Task description:
Set down word for word each line from the start of the listing through the line that contains "sharp = 0.01", both included.
Begin Data excerpt
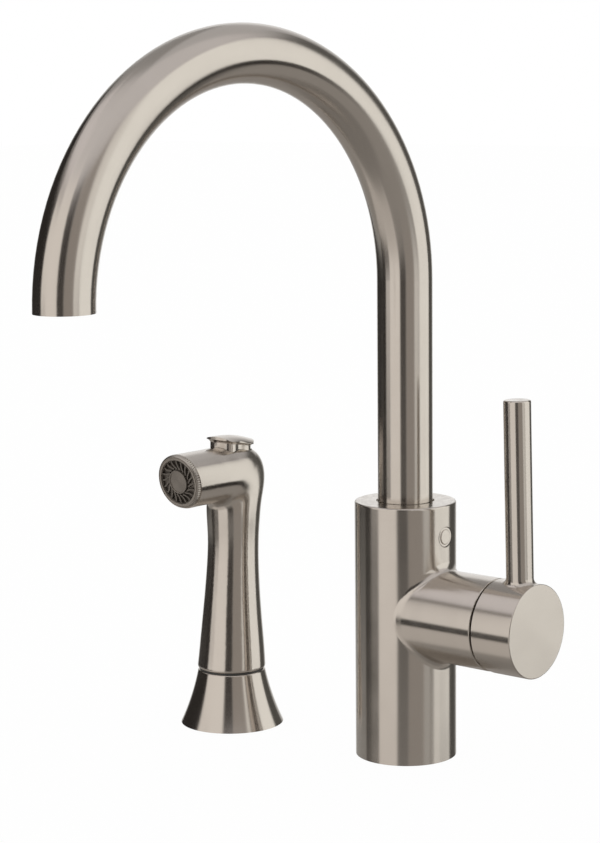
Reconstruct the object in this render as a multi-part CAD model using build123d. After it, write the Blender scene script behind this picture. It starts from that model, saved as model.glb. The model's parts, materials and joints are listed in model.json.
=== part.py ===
from build123d import *
import math
import os

# Side spray kitchen faucet. Millimetres, +Z up.
# The origin is the centre of the faucet body's base, on the deck. The valve hub and its lever point
# along +X, the spout hangs over the sink towards -Y, and the side spray stands at -X.

# ---------------------------------------------------------------- clearances
running_gap = 0.05        # a turning or sliding fit, and a piece in its own hole
swing_gap = 0.4           # between curved pieces that move past each other
slip_gap = 0.3            # between flat pieces that slide past each other
past = 1.0                # how far a cut runs on beyond the face that it opens
sharp = 0.01              # how near its place an edge is looked for

# ---------------------------------------------------------------- faucet body
body_radius = 23.5
body_height = 120.0
body_edge = 0.9
body_wall = 3.2           # round the hose chamber in the foot
foot_drop = 26.6          # from the valve hub's axis down to the top of the hose chamber
boss_radius = 7.0         # post that the mounting stud screws into
stud_hole_radius = 3.4
stud_hole_depth = 30.0
port_radius = 4.5         # threaded inlets and the spray outlet
port_depth = 10.0
port_circle = 13.4        # distance of the three ports from the body's axis
drill_radius = 3.0        # hot and cold waterways
spray_drill_radius = 2.5
gasket_width = 1.3
gasket_inset = 0.95       # from the foot's rim
gasket_depth = 1.5

# ---------------------------------------------------------------- valve hub
hub_step = 2.3            # the hub's radius is this much smaller than the body's
hub_drop = 51.4           # hub's axis below the body's top
hub_reach = 52.4
hub_blend = 4.0
hub_edge = 0.5
hub_wall = 3.2            # round the valve cartridge
valve_depth = 36.4        # from the hub's end to the seat where the cartridge stands
nut_wall = 2.2            # round the nut
nut_lead = 1.5            # the wider, threaded stretch starts this far behind the nut
nut_thickness = 4.0
nut_bore = 13.0
nut_notch = 3.0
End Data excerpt
Exercise solution:
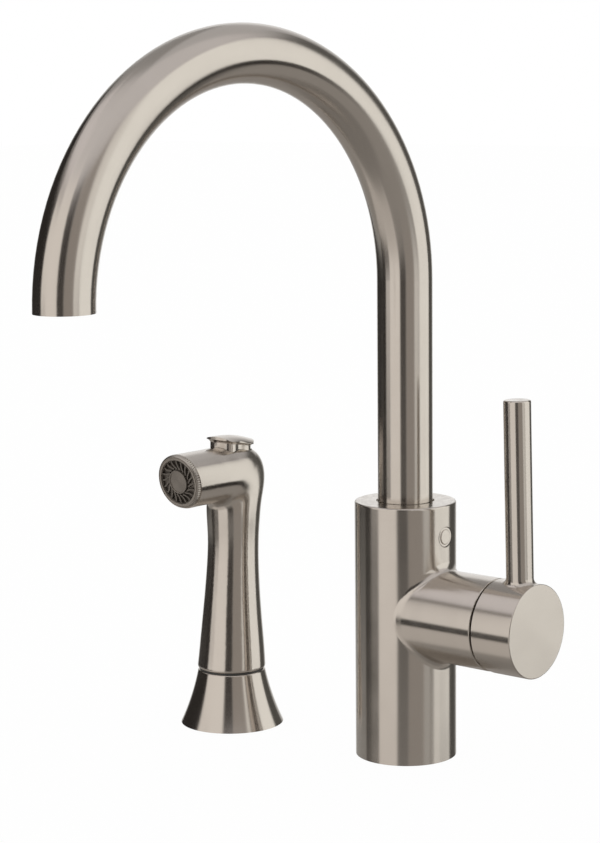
Reconstruct the object in this render as a multi-part CAD model using build123d. After it, write the Blender scene script behind this picture. It starts from that model, saved as model.glb. The model's parts, materials and joints are listed in model.json.
=== part.py ===
from build123d import *
import math
import os

# Side spray kitchen faucet. Millimetres, +Z up.
# The origin is the centre of the faucet body's base, on the deck. The valve hub and its lever point
# along +X, the spout hangs over the sink towards -Y, and the side spray stands at -X.

# ---------------------------------------------------------------- clearances
running_gap = 0.05        # a turning or sliding fit, and a piece in its own hole
swing_gap = 0.4           # between curved pieces that move past each other
slip_gap = 0.3            # between flat pieces that slide past each other
past = 1.0                # how far a cut runs on beyond the face that it opens
sharp = 0.01              # how near its place an edge is looked for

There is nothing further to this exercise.